Commentary on Striae Distensae
Historically, although many therapies for striae have been tried, the results are often modest. This may be in part because the wound remodeling capacity of skin is simply not robust enough to overcome the magnitude of damage to collagen and elastin fibers when skin is stretched beyond its capacity for recoil. This may be particularly so on the trunk where the vascular supply is limited and wound healing slower compared with facial areas. Despite these limitations, patients often welcome some degree of improvement when clearance is not possible.
The FDA approval of a 1,540 nm nonablative fractional resurfacing laser (Lux1540; Palomar Medical Technologies, Inc., Burlington, MA) for the improvement of striae in 2010 was promising (Figure 1), and opened the door for a number of laser, light, and energy-based devices to further explore the treatment of striae.
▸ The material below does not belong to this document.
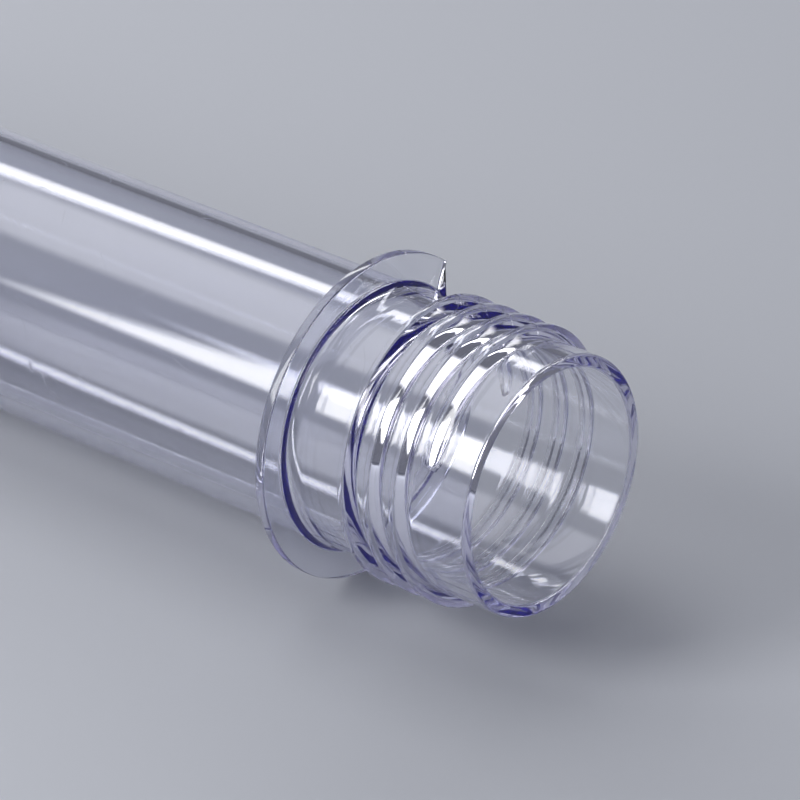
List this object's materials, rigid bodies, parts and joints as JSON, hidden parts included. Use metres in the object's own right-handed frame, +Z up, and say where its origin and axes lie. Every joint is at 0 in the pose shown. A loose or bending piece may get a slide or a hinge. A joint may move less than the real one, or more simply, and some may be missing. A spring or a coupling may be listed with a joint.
{
  "type": "plastic test tube",
  "caption": "Clear plastic test tube with a round bottom, a notched flange below its neck and a coarse screw thread, lying on its side.",
  "frame": {"origin": "on the ground, below the middle of the tube's bounding box", "axes": "+X along the tube towards its mouth, level; +Z up; the tube lies at rest, so its own axis points 1.73 degrees above +X"},
  "size_m": [0.1404, 0.0314, 0.0314],
  "materials": {
    "clear_plastic": "clear with a faint blue-violet tint, glossy"
  },
  "bodies": {
    "root": {"test_tube": "clear_plastic"}
  },
  "joints": []
}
Although not FDA approved for this indication, a variety of resurfacing devices are used to treat striae, including ablative and nonablative fractional resurfacing lasers.2 Although a variety of patterns of thermal injury may be created using different parameters of various devices, wound healing responses may be less unique. The magnitude of thermal injury relative to surrounding reservoirs of wound healing may have the greatest impact and more relevance.
In practice, laser surgeons tend to become proficient with the devices they have for a variety of indications, striae included. And so, the exploration and progression of off-label use continues. Interestingly, both fractional erbium and carbon dioxide resurfacing lasers have demonstrated excellent results in the treatment of hemangioma residuum, another condition with a history of overly stretched skin, albeit on the face and at a younger age.3,4 Also notable is the finding of neoelastogenesis after the treatment of skin laxity with a bipolar fractional radiofrequency device with real-time thermal feed back.5 This histologic finding suggests that this device may be useful for striae; however, this has not yet been demonstrated.
For practical reasons, the choice of what device to use is often decided by what device is already owned by a practice, or which therapy may be performed most efficiently. For instance, scanning lasers are typically more efficient than stamping lasers, which tend to require a greater time commitment. Even so, multiple treatments are usually required. Patients must weigh the cost of treatment to benefits, particularly if a large area is involved. Although most striae improve some with time, early intervention with lasers is thought to be beneficial. However, most therapies and devices are not studied in children, so early intervention in this population is reserved and limited to alleviating the cause when possible.
Although the problem of striae continues to frustrate and intrigue, clinicians continue to innovate and perfect their skills, and this combination will likely continue to drive progress.